— Start Given data —

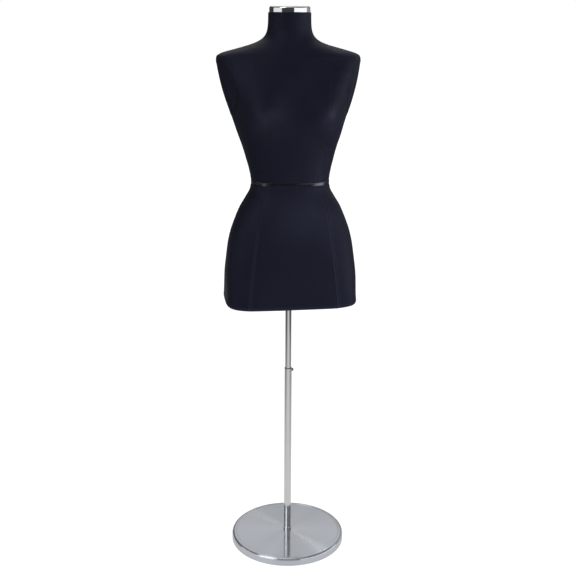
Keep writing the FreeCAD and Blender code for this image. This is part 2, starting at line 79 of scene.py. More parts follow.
# Height, half width, y of the side line, y of the front, y of the back,
# then how square the front and the back are (2 is an ellipse). The half widths and the side line
# come from a scratch solver that fitted them to the photograph's outline. They were rounded, and
# some were then changed. The other columns were guessed.
STATIONS = np.array((
    (691.5, 166.8, -9, -117, 86, 4.6, 4.6),
    (717, 165.6, -14, -116, 94, 4.2, 4.0),
    (765, 164.4, -20, -113, 100, 3.6, 3.4),
    (813, 160.0, -21, -111, 103, 3.1, 2.9),
    (844, 156.0, -21, -108, 101, 2.8, 2.6),
    (875, 149.2, -21, -105, 97, 2.6, 2.5),
    (906, 138.6, -21, -102, 91, 2.45, 2.4),
    (937, 125.4, -21, -98, 83, 2.35, 2.3),
    (960, 111.8, -20, -94, 77, 2.25, 2.25),
    (983, 99.4, -19, -90, 72, 2.2, 2.2),
    (1000, 96.2, -17, -88, 71, 2.2, 2.2),
    (1028, 100.6, -14, -88, 72, 2.2, 2.2),
    (1058, 108.6, -9, -88, 77, 2.2, 2.2),
    (1087, 117.4, -5, -90, 84, 2.2, 2.25),
    (1117, 128.0, -1, -92, 91, 2.25, 2.35),
    (1146, 137.6, 1, -94, 97, 2.3, 2.45),
    (1175, 147.6, 1, -95, 101, 2.35, 2.5),
    (1204, 157.4, 3, -93, 104, 2.4, 2.5),
    (1233, 165.4, 6, -89, 105, 2.4, 2.5),
    (1261, 171.6, 11, -82, 103, 2.35, 2.4),
    (1280, 175.0, 14, -76, 98, 2.2, 2.3),
    (1293, 176.8, 16, -71, 93, 2.1, 2.15),
    (1299, 175.4, 16, -68, 90, 2.0, 2.1),
    (1306, 165.0, 16, -65, 85, 2.0, 2.0),
    (1313, 142.0, 15, -62, 80, 2.0, 2.0),
    (1320, 116.5, 14, -59, 76, 2.0, 2.0),
    (1327, 92.5, 12, -56, 72, 2.0, 2.0),
    (1334, 75.5, 10, -54, 69, 2.0, 2.0),
    (1341, 65.0, 8, -52.5, 66, 2.0, 2.0),
    (1350, 57.6, 6, -51, 62.5, 2.0, 2.0),
    (1362, 53.4, 5, -49.5, 59, 2.0, 2.0),
    (1380, 51.6, 4, -49, 57, 2.0, 2.0),
    (1401, 51.2, 4, -49, 57, 2.0, 2.0),
), float)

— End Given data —

Produce an exact copy of the whole listing.

## Response to the exercise
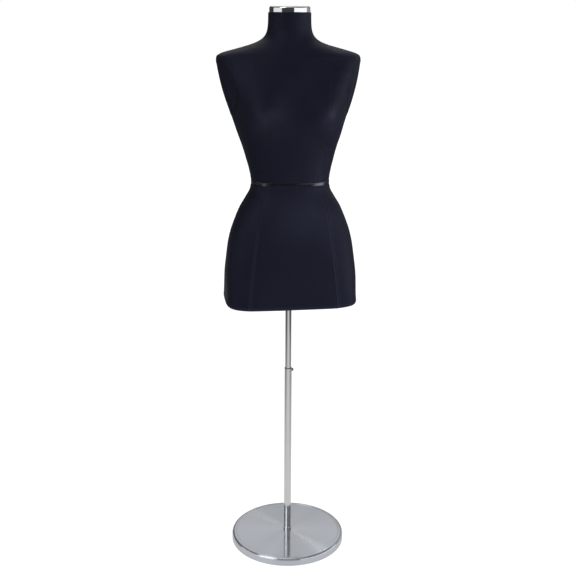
Keep writing the FreeCAD and Blender code for this image. This is part 2, starting at line 79 of scene.py. More parts follow.
# Height, half width, y of the side line, y of the front, y of the back,
# then how square the front and the back are (2 is an ellipse). The half widths and the side line
# come from a scratch solver that fitted them to the photograph's outline. They were rounded, and
# some were then changed. The other columns were guessed.
STATIONS = np.array((
    (691.5, 166.8, -9, -117, 86, 4.6, 4.6),
    (717, 165.6, -14, -116, 94, 4.2, 4.0),
    (765, 164.4, -20, -113, 100, 3.6, 3.4),
    (813, 160.0, -21, -111, 103, 3.1, 2.9),
    (844, 156.0, -21, -108, 101, 2.8, 2.6),
    (875, 149.2, -21, -105, 97, 2.6, 2.5),
    (906, 138.6, -21, -102, 91, 2.45, 2.4),
    (937, 125.4, -21, -98, 83, 2.35, 2.3),
    (960, 111.8, -20, -94, 77, 2.25, 2.25),
    (983, 99.4, -19, -90, 72, 2.2, 2.2),
    (1000, 96.2, -17, -88, 71, 2.2, 2.2),
    (1028, 100.6, -14, -88, 72, 2.2, 2.2),
    (1058, 108.6, -9, -88, 77, 2.2, 2.2),
    (1087, 117.4, -5, -90, 84, 2.2, 2.25),
    (1117, 128.0, -1, -92, 91, 2.25, 2.35),
    (1146, 137.6, 1, -94, 97, 2.3, 2.45),
    (1175, 147.6, 1, -95, 101, 2.35, 2.5),
    (1204, 157.4, 3, -93, 104, 2.4, 2.5),
    (1233, 165.4, 6, -89, 105, 2.4, 2.5),
    (1261, 171.6, 11, -82, 103, 2.35, 2.4),
    (1280, 175.0, 14, -76, 98, 2.2, 2.3),
    (1293, 176.8, 16, -71, 93, 2.1, 2.15),
    (1299, 175.4, 16, -68, 90, 2.0, 2.1),
    (1306, 165.0, 16, -65, 85, 2.0, 2.0),
    (1313, 142.0, 15, -62, 80, 2.0, 2.0),
    (1320, 116.5, 14, -59, 76, 2.0, 2.0),
    (1327, 92.5, 12, -56, 72, 2.0, 2.0),
    (1334, 75.5, 10, -54, 69, 2.0, 2.0),
    (1341, 65.0, 8, -52.5, 66, 2.0, 2.0),
    (1350, 57.6, 6, -51, 62.5, 2.0, 2.0),
    (1362, 53.4, 5, -49.5, 59, 2.0, 2.0),
    (1380, 51.6, 4, -49, 57, 2.0, 2.0),
    (1401, 51.2, 4, -49, 57, 2.0, 2.0),
), float)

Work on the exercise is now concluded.